▶ [PROVIDED DATA]
== == ==

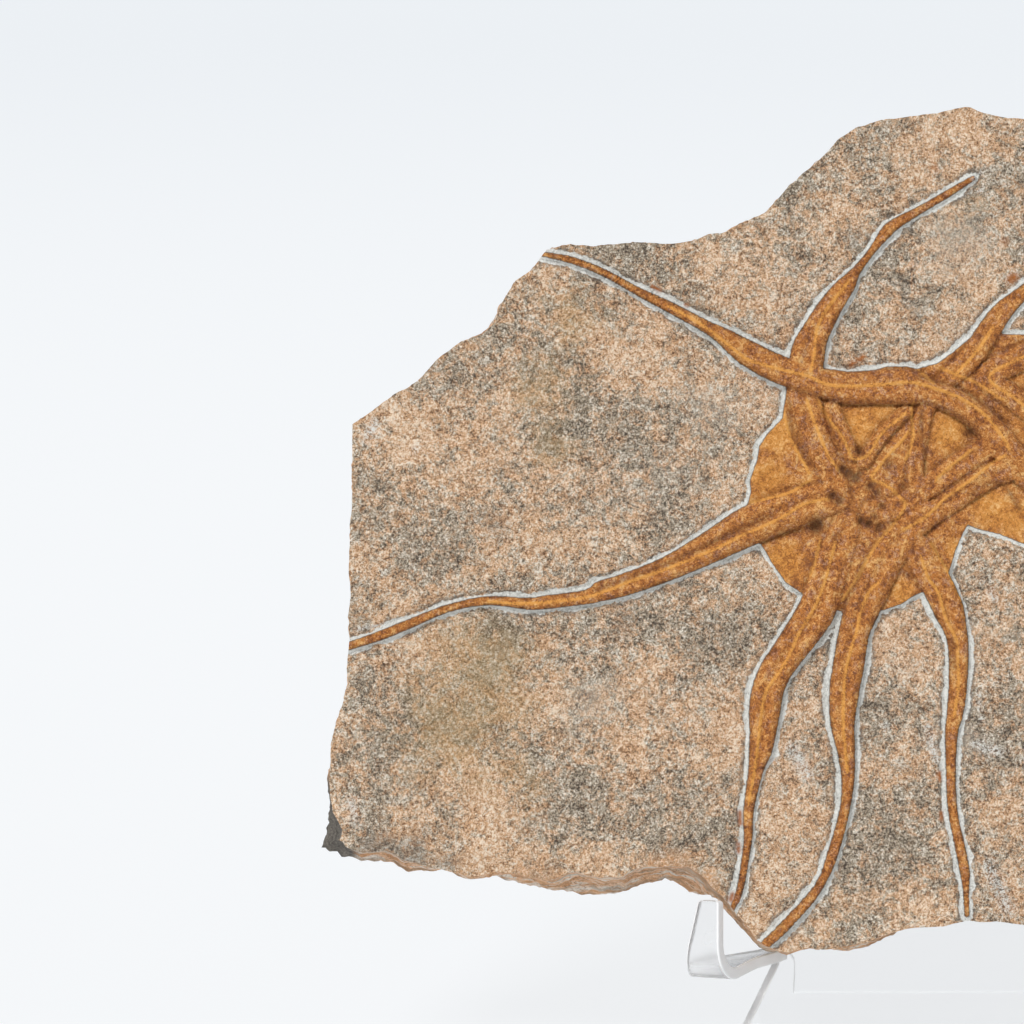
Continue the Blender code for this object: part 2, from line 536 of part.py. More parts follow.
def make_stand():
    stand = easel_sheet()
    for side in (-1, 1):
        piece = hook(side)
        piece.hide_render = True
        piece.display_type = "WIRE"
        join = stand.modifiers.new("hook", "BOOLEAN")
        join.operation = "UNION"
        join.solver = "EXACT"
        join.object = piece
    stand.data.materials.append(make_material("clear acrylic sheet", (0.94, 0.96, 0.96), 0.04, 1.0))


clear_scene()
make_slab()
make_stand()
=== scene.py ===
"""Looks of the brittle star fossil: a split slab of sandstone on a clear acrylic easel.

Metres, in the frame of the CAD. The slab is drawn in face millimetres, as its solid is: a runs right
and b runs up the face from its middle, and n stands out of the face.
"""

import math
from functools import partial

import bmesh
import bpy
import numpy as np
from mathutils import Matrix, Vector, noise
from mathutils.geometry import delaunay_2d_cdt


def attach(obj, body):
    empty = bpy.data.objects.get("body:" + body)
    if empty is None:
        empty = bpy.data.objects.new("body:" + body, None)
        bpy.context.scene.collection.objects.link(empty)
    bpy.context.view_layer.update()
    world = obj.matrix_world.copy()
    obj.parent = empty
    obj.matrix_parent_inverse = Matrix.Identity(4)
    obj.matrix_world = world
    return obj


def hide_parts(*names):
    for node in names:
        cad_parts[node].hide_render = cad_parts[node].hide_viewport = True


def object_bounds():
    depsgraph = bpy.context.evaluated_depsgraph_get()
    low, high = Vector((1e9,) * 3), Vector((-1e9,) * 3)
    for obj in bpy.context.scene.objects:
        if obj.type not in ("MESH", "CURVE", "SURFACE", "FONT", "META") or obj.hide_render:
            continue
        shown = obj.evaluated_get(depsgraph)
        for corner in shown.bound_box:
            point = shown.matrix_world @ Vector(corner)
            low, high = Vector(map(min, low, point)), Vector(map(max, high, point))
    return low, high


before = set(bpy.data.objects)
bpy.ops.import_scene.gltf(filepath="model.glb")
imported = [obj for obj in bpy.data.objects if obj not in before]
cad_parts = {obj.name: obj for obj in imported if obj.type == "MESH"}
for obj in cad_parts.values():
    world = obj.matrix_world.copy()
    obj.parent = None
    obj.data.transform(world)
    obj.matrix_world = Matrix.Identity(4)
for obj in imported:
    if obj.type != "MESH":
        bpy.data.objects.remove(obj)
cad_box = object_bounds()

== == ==

▶ [SET TASK] Your task is to output exactly the lines from the one with "0.96), 0.04, 1.0))" through the one with "bpy.context.scene.collection.objects.link(empty)", counting both ends.

▶ [FULL SOLUTION]
    stand.data.materials.append(make_material("clear acrylic sheet", (0.94, 0.96, 0.96), 0.04, 1.0))


clear_scene()
make_slab()
make_stand()
=== scene.py ===
"""Looks of the brittle star fossil: a split slab of sandstone on a clear acrylic easel.

Metres, in the frame of the CAD. The slab is drawn in face millimetres, as its solid is: a runs right
and b runs up the face from its middle, and n stands out of the face.
"""

import math
from functools import partial

import bmesh
import bpy
import numpy as np
from mathutils import Matrix, Vector, noise
from mathutils.geometry import delaunay_2d_cdt


def attach(obj, body):
    empty = bpy.data.objects.get("body:" + body)
    if empty is None:
        empty = bpy.data.objects.new("body:" + body, None)
        bpy.context.scene.collection.objects.link(empty)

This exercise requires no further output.